Le président russe a refusé de chiffrer les pertes subies par l'armée russe après deux ans et demi de conflit, assurant qu'elles étaient « très inférieures » aux pertes ukrainiennes. « Si l'on parle de pertes irréparables (ndlr : de morts), alors le rapport est de un à cinq » avec les pertes subies côté ukrainien, a-t-il affirmé. Il a assuré que ce rapport était semblable à la différence entre le nombre de prisonniers de chaque camp. Selon lui, la Russie détient actuellement 6.465 soldats ukrainiens, contre 1.348 soldats russes prisonniers en Ukraine.

Depuis le début de l'assaut contre l'Ukraine, en février 2022, de nombreux experts occidentaux parlent de plusieurs dizaines de milliers de soldats russes tués. La BBC et le média russe indépendant Mediazona affirment avoir vérifié la mort d'au moins 50.000 militaires russes.

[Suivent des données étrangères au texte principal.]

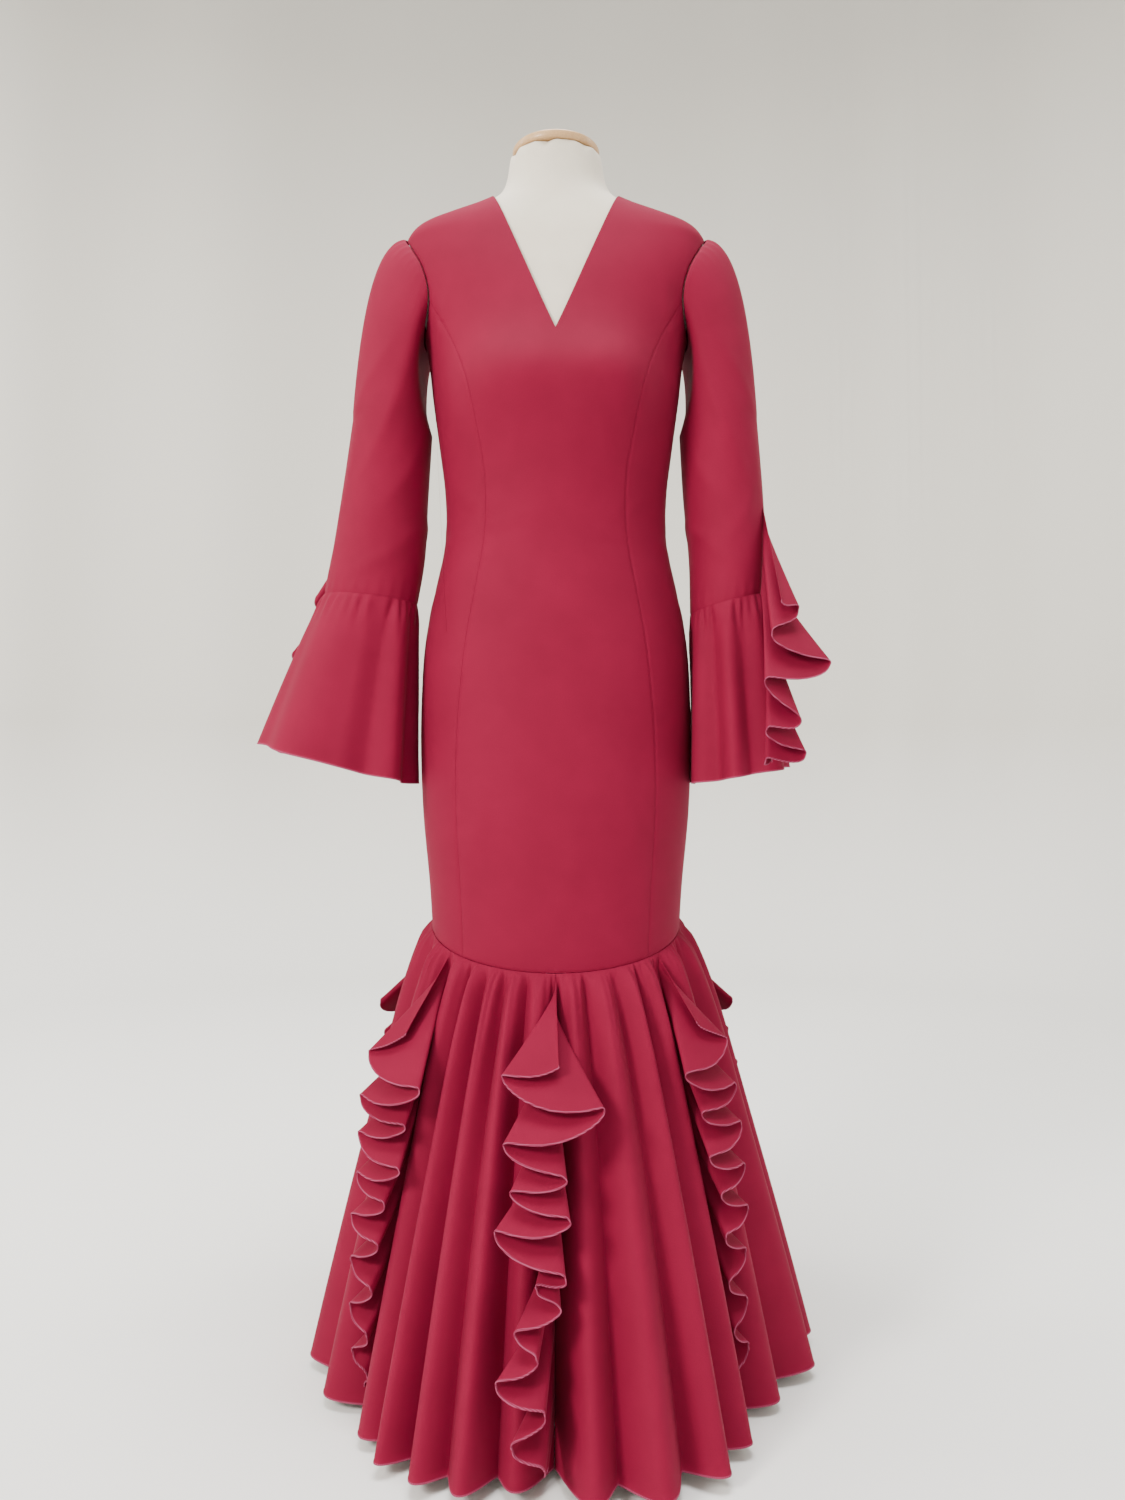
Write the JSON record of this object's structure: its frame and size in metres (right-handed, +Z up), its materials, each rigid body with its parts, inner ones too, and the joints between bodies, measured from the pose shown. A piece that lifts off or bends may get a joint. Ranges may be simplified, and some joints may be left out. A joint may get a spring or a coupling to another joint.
{
  "type": "flamenco dress on a dress form",
  "caption": "Long-sleeved V-neck flamenco dress with bell cuffs and a flared skirt of ruffle cascades, on a limbless dress form with a round stand.",
  "frame": {"origin": "centre of the stand's base where it meets the floor", "axes": "+Z up the pole, +X towards the viewer's right when the front is seen, -Y out of the front of the dress"},
  "size_m": [0.6757, 0.6249, 1.4653],
  "materials": {
    "crepe": "matte crepe",
    "form_jersey": "fine matte jersey",
    "cap_wood": "satin varnish",
    "stand_steel": "brushed",
    "zip_metal": "satin lacquer"
  },
  "bodies": {
    "dress": {"front_centre": "crepe", "front_side_left": "crepe", "front_side_right": "crepe", "back_side_left": "crepe", "back_side_right": "crepe", "back_centre_left": "crepe", "back_centre_right": "crepe", "sleeve_left": "crepe", "sleeve_right": "crepe", "sleeve_flounce_left": "crepe", "sleeve_flounce_right": "crepe", "sleeve_cascade_left": "crepe", "sleeve_cascade_right": "crepe", "skirt_front_left": "crepe", "skirt_front_right": "crepe", "skirt_side_left": "crepe", "skirt_side_right": "crepe", "skirt_back_left": "crepe", "skirt_back_right": "crepe", "cascade_front": "crepe", "cascade_front_left": "crepe", "cascade_front_right": "crepe", "cascade_back_left": "crepe", "cascade_back_right": "crepe", "cascade_back": "crepe", "zip_slider": "zip_metal", "form_torso": "form_jersey", "form_neck_cap": "cap_wood", "form_stand": "stand_steel"},
    "zip_tab": {"zip_pull_tab": "zip_metal"}
  },
  "joints": [
    {"name": "zip_tab_hinge", "type": "hinge", "parent": "dress", "child": "zip_tab", "pos_m": [0, 0.08218, 1.36752], "axis": [1, 0, 0], "range_deg": [0, 150]}
  ]
}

La Russie se défend « d'ambitions impériales »

Apparaissant souvent souriant pour cet entretien organisé à la veille des festivités marquant le 80e anniversaire du débarquement allié en Normandie, auxquelles la Russie n'a pas été invitée, Vladimir Poutine s'est aussi parfois montré agacé. Comme lorsqu'il a martelé que la Russie n'avait « pas d'ambitions impériales » et ne prévoyait pas d'attaquer l'Otan, en réponse à une question de l'AFP sur la présence des drapeaux de la Russie contemporaine, de la Russie impériale et de l'URSS devant le siège de Gazprom, l'entreprise publique russe d'énergie, où la rencontre avec les journalistes avait lieu. « Ne cherchez pas ce qui n'existe pas (...) ne cherchez pas nos ambitions impériales. Elles n'existent pas », a-t-il déclaré.

« On invente comme quoi la Russie veut attaquer l'Otan (...) Qui a inventé cette absurdité ? Des conneries », s'est emporté Vladimir Poutine.

Reste que la Russie a nié durant des mois préparer une offensive militaire contre l'Ukraine, avant de lancer son assaut le 24 février 2022. Et si le Kremlin dément vouloir recréer son empire perdu, Moscou a déjà annexé cinq régions ukrainiennes, nombre de responsables russes, Vladimir Poutine compris, pointant le fait que celles-ci appartenaient aux empires russes et soviétiques.